Simplifier les procédures
Les prochaines négociations seront l’occasion pour les syndicats et l’assurance-maladie de « partager ce qui fonctionne et ce qui ne fonctionne pas », Thomas Fatôme insistant sur la mise en place de missions applicables à tous les patients et par tous les pharmaciens sur le territoire. Sur ce point, Philippe Besset défend lui aussi l’importance du déploiement des nouvelles missions par l’ensemble du réseau et regrette l’engagement limité des confrères dans les bilans de médication partagés… en raison d’un manque de moyens engagés par les autorités et le besoin de simplifier la procédure. Une simplification qui devrait passer par les améliorations des logiciels métier prévus dans le Ségur du numérique.
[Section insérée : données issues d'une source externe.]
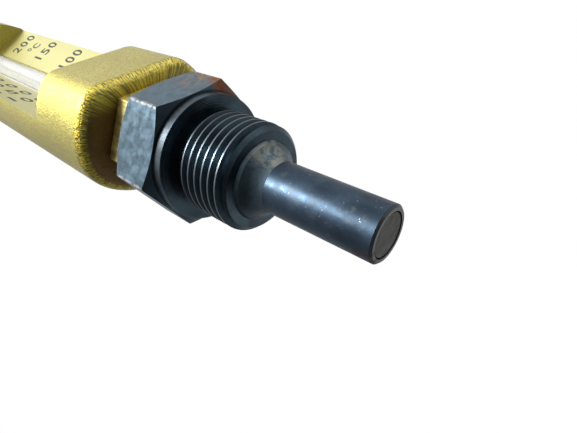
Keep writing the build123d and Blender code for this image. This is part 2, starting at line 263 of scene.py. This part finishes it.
# ------------------------------------------------------------------ finishes
def anodised_case(finish):
    """Gold anodising: blasted blocks that sparkle, radial streaks round the lower end, satin trough, and
    painted shade on the lower end face.
    """
    g = Graph("anodised_gold", 1.0)
    g.shader.inputs["Coat Weight"].default_value = 0.6
    g.shader.inputs["Coat Roughness"].default_value = 0.3
    gold, satin_gold, deep = tuple(finish.gold), tuple(finish.gold_satin), tuple(finish.gold_deep)
    x, y, z = g.split(g.coords)
    ny, nz = g.split(g.normal)[1:]
    blocks = g.math("MAXIMUM", g.math("LESS_THAN", z, CRADLE_LOW + 0.05 * MM),
                    g.math("GREATER_THAN", z, CRADLE_HIGH - 0.05 * MM))
    beside = g.math("MAXIMUM", g.math("GREATER_THAN", g.math("ABSOLUTE", x), SLOT_REACH_X),
                    g.math("GREATER_THAN", y, SLOT_REACH_Y))
    outside = g.times(g.math("GREATER_THAN", ny, -0.6), beside)
    blocks = g.math("MAXIMUM", blocks, outside)
    cloud = g.noise(70, 4, 0.6)
    fine = g.noise(2500, 3, 0.7)
    grain = g.cells(2800)
    turn = g.times(g.math("ARCTAN2", y, x), 18 * MM)
    streak = g.noise(2900, 3, 0.7, g.join(turn, g.times(z, 0.3), 0.0))
    low_end = g.ramp(z, BEAD_TOP - 0.9 * MM, BEAD_TOP, 1.0, 0.0)
    low_end = g.times(low_end, g.ramp(nz, -0.15, -0.02, 1.0, 0.0))
    colour = g.mix(g.ramp(cloud, 0.35, 0.65), shade(gold, 0.92), shade(gold, 1.06))
    colour = g.mix(blocks, satin_gold, colour)
    colour = g.mix(g.times(g.ramp(fine, 0.42, 0.62), g.plus(g.times(blocks, 0.75), 0.15)), colour, deep)
    bead = g.mix(g.ramp(streak, 0.42, 0.58), (0.86, 0.70, 0.08), shade(deep, 0.35))
    colour = g.mix(g.times(low_end, 0.85), colour, bead)
    # Painted shade: the downward end face is darkened to brown (0.16, 0.09, 0.025), only a tenth as much near
    # its front edge.
    facing_down = g.ramp(nz, -0.995, -0.86, 1.0, 0.0)
    painted_end_shade = g.times(facing_down, g.math("LESS_THAN", z, CASE_LOW + 1.0 * MM))
    painted_end_shade = g.times(painted_end_shade, g.ramp(y, -12.5 * MM, -8.0 * MM, 0.1, 1.0))
    colour = g.mix(painted_end_shade, colour, (0.16, 0.09, 0.025))
    g.to("Base Color", colour)
    rough = g.plus(g.ramp(grain, 0.0, 0.7, 0.26, 0.40), g.times(cloud, 0.08))
    rough = g.plus(rough, g.times(g.math("SUBTRACT", 1.0, blocks), 0.05))
    g.to("Roughness", rough)
    satin = g.bump(fine, 0.02 * MM, 0.35)
    blast = g.bump(g.times(g.plus(grain, g.times(fine, 2.0)), blocks), 0.07 * MM, 0.8, satin)
    g.to("Normal", g.bump(g.times(streak, low_end), 0.15 * MM, 0.6, blast))
    return g.material


def machined_gold(finish):
    """Machined gold: fine marks that stand along the axis on the neck's flats."""
    g = Graph("machined_gold", 1.0)
    neck = tuple(finish.neck)
    marks = g.noise(1500, 3, 0.6, g.stretch((1.0, 1.0, 0.05)))
    stains = g.noise(260, 4, 0.65)
    colour = g.mix(g.ramp(marks, 0.3, 0.7), shade(neck, 0.85), shade(neck, 1.12))
    colour = g.mix(g.ramp(stains, 0.56, 0.72), colour, shade(neck, 0.5))
    g.to("Base Color", colour)
    g.to("Roughness", g.ramp(marks, 0.3, 0.7, 0.34, 0.50))
    g.to("Normal", g.bump(marks, 0.04 * MM, 0.5))
    return g.material


def black_oxide(finish):
    """Black oxide on turned steel: cloudy flats, bright chipped corners, painted highlights (partly wear) on
    the thread crests and the collar's edge, rust at one corner.
    """
    g = Graph("black_oxide", 0.9)
    black = tuple(finish.black)
    x, y, z = g.split(g.coords)
    nz = g.split(g.normal)[2]
    out = g.math("SQRT", g.plus(g.times(x, x), g.times(y, y)))
    cloud = g.noise(150, 5, 0.6)
    blotch = g.noise(520, 4, 0.65)
    specks = g.ramp(g.noise(2600, 3, 0.75), 0.62, 0.70)
    hexagon = g.times(g.ramp(z, COLLAR_TOP - 0.1 * MM, COLLAR_TOP + 0.2 * MM), g.ramp(nz, -0.4, -0.1))
    colour = g.mix(g.ramp(cloud, 0.3, 0.7), shade(black, 0.75), shade(black, 1.35))
    colour = g.mix(hexagon, colour, g.mix(g.ramp(blotch, 0.3, 0.7), shade(black, 1.9), shade(black, 3.1)))
    colour = g.mix(g.times(specks, g.plus(g.times(hexagon, 0.5), 0.12)), colour, (0.42, 0.44, 0.45))
    chipped = g.ramp(g.noise(900, 4, 0.6), 0.38, 0.55)
    corner = g.times(g.ramp(out, HEX_CORNER - 0.31 * MM, HEX_CORNER - 0.13 * MM), chipped)
    # Painted highlight, partly wear: thin bright rings on the thread crests (0.22) and on the collar's outer
    # edge (0.12).
    below_relief = g.ramp(z, THREAD_TOP + 0.1 * MM, THREAD_TOP - 0.1 * MM)
    crest = g.times(g.ramp(out, THREAD_R - 0.11 * MM, THREAD_R - 0.03 * MM), below_relief)
    crest = g.times(g.times(crest, g.ramp(out, THREAD_R + 0.12 * MM, THREAD_R + 0.22 * MM, 1.0, 0.0)), 0.22)
    collar = g.times(g.ramp(out, COLLAR_R - 0.15 * MM, COLLAR_R - 0.03 * MM),
                     g.ramp(out, COLLAR_R + 0.02 * MM, COLLAR_R + 0.1 * MM, 1.0, 0.0))
    collar = g.times(collar, 0.12)
    # Real wear on the chipped hex corners and painted highlight on the crests and the collar's edge, all
    # lightened towards grey.
    wear_and_highlight = g.math("MAXIMUM", g.math("MAXIMUM", corner, crest), collar)
    colour = g.mix(wear_and_highlight, colour, (0.46, 0.48, 0.50))
    flakes = g.noise(1000, 5, 0.7)
    heavy = g.times(g.near(RUST_CORNER, 1.8 * MM, 4.6 * MM), g.ramp(flakes, 0.38, 0.48))
    light = g.times(g.near(RUST_FLAT, 1.5 * MM, 7.0 * MM), g.ramp(flakes, 0.47, 0.58))
    colour = g.mix(g.times(light, 0.75), colour, (0.36, 0.21, 0.11))
    colour = g.mix(heavy, colour, g.mix(g.noise(1700, 3), (0.17, 0.04, 0.018), (0.38, 0.17, 0.07)))
    g.to("Base Color", colour)
    rough = g.ramp(blotch, 0.3, 0.7, 0.27, 0.42)
    rough = g.math("ADD", rough, g.times(g.math("MAXIMUM", heavy, g.times(light, 0.5)), 0.45), True)
    g.to("Roughness", rough)
    rings = g.noise(1200, 2, 0.6, g.join(g.times(out, 2.0), g.times(z, 0.4), 0.0))
    turned = g.times(rings, g.ramp(nz, -0.9, -0.99))
    grit = g.bump(g.plus(blotch, g.noise(3200, 3, 0.6)), 0.02 * MM, 0.45)
    g.to("Normal", g.bump(turned, 0.12 * MM, 0.7, grit))
    return g.material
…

Le numérique est un axe d’importance pour la CNAM, couvrant la e-prescription, l’espace numérique en santé, la e-CPS, la transformation des logiciels métier… Car les pharmaciens ont besoin que leur LGO s’adapte à leurs nouvelles pratiques. « Nous travaillons actuellement avec des logiciels de vente mais l’évolution du métier depuis 2012 nécessite que notre outil informatique soit centré sur le patient », explique Philippe Besset. Olivier Véran a d’ailleurs insisté sur ses attentes d’un engagement fort des pharmaciens dans le numérique et rappelé l’importance d’une « meilleure communication des acteurs du parcours patient grâce à la messagerie sécurisée ou aux agendas partagés ». Il a promis 2 milliards d’euros sur 3 à 5 ans pour équiper la ville, l’hôpital et le médico-social. Une adaptation d’autant plus nécessaire que l’exercice coordonné reste la nouvelle règle. Philippe Besset demande néanmoins un délai supplémentaire de deux ans concernant l’entrée des pharmaciens dans l’exercice coordonné, soit une échéance au 31 décembre 2024. Car avec la crise du Covid, « la confection des CPTS, malgré l’engagement des pharmaciens, a pris du retard ». Une demande à laquelle l’assurance-maladie n’a pas répondu dans l’immédiat.